Nicht, dass mich meine Mutter nie anrufen würde. Vor kurzen etwa fragte sie mich per Telefon, wo ich den meinen Mopedschlüssel habe, denn das Auto meines Bruders sei eingegangen und sie sehe nicht ein, dass der jetzt ständig das Ihre benutzt. Gerne ruft sie mich auch an, nachdem ich von einem längeren Besuch bei meinen Eltern zurückgekommen bin. Sie fragt dann ob ich gut angekommen bin und listet mir auf, was noch alles in meinem Zimmer liegt, von den Sachen, die ich doch unbedingt mitnehmen wollte und erkundigt sich, ob ich wenigsten meinen Kopf dabei habe. Erst vor drei Tagen hat sie auch angerufen und gefragt, was verdammt noch mal ich mir dabei gedacht habe, den Pass meines Bruders anstelle von Meinem mit nach Wien zu nehmen, wo der doch in einer Woche verreisen will. Die unangenehmsten Anrufe sind jedoch jene, in denen sie mir mitteilt, dass ich so gut wie pleite bin. Sie ist nämlich nach wie vor die einzige, die über meinen genauen Kontostand bescheid weiß.

An sich ist ein Anruf meiner Mutter also nichts Besorgniserregendes. Aber ein Anruf ohne ersichtlichen Grund, das irritiert mich schon.
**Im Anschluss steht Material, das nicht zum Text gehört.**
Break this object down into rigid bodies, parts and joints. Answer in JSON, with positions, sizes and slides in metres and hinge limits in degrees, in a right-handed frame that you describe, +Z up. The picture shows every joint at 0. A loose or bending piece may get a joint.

Um das zu verstehen, muss man wissen, dass meine Mutter jemand ist, der nicht telefonieren kann. Sie hat diese, mittlerweile doch recht elementare Kulturtechnik nie wirklich zu beherrschen gelernt. Kaum sitzt sie am Telefon wirkt sie, als hätte sie gerade unglaublich viel zu tun. Wenn man sie anruft, hat man immer das Gefühl am ungünstigsten aller möglichen Zeitpunkte anzurufen. Als ihr Telefongesprächspartner traut man sich kaum in einer Erzählung kurz inne zu halten, weil sie nur auf einen solchen Moment zu warten scheint, um zu sagen: „Aha, also gut dann und liebe Grüße“. Falls meine Mutter jemals entführt werden sollte, werden die Entführer ihr blaues Wunder erleben, weil sie sich weigern wird, ihre Lebendigkeit über ein paar Sätze durchs Telefon zu bestätigen. Vielleicht haben die Erpresser Glück und sie lässt sich mit Waffengewalt doch dazu überreden den Hörer in die Hand zu nehmen. Sie würde dann vermutlich sagen: „Du das ist jetzt gerade ganz schlecht, ich kann nicht reden, bin nämlich gerade entführt worden“ Naja, vielleicht hab ich mich jetzt ein wenig verstiegen. Der springend Punkt ist aber: Meine Mutter kann nicht telefonieren und hasst es zu telefonieren. Vermutlich kann sie nicht telefonieren, weil sie es hasst. Also warum zum Teufel hat sie mich heute angerufen, sie wollte mir sicher etwas sagen. Und es kann nicht nur etwas Dringendes im üblichen Sinn gewesen sein, denn damit wäre sie im zweiten Satz herausgerückt. Es muss sich um etwas Unerhörtes oder Schreckliches handeln.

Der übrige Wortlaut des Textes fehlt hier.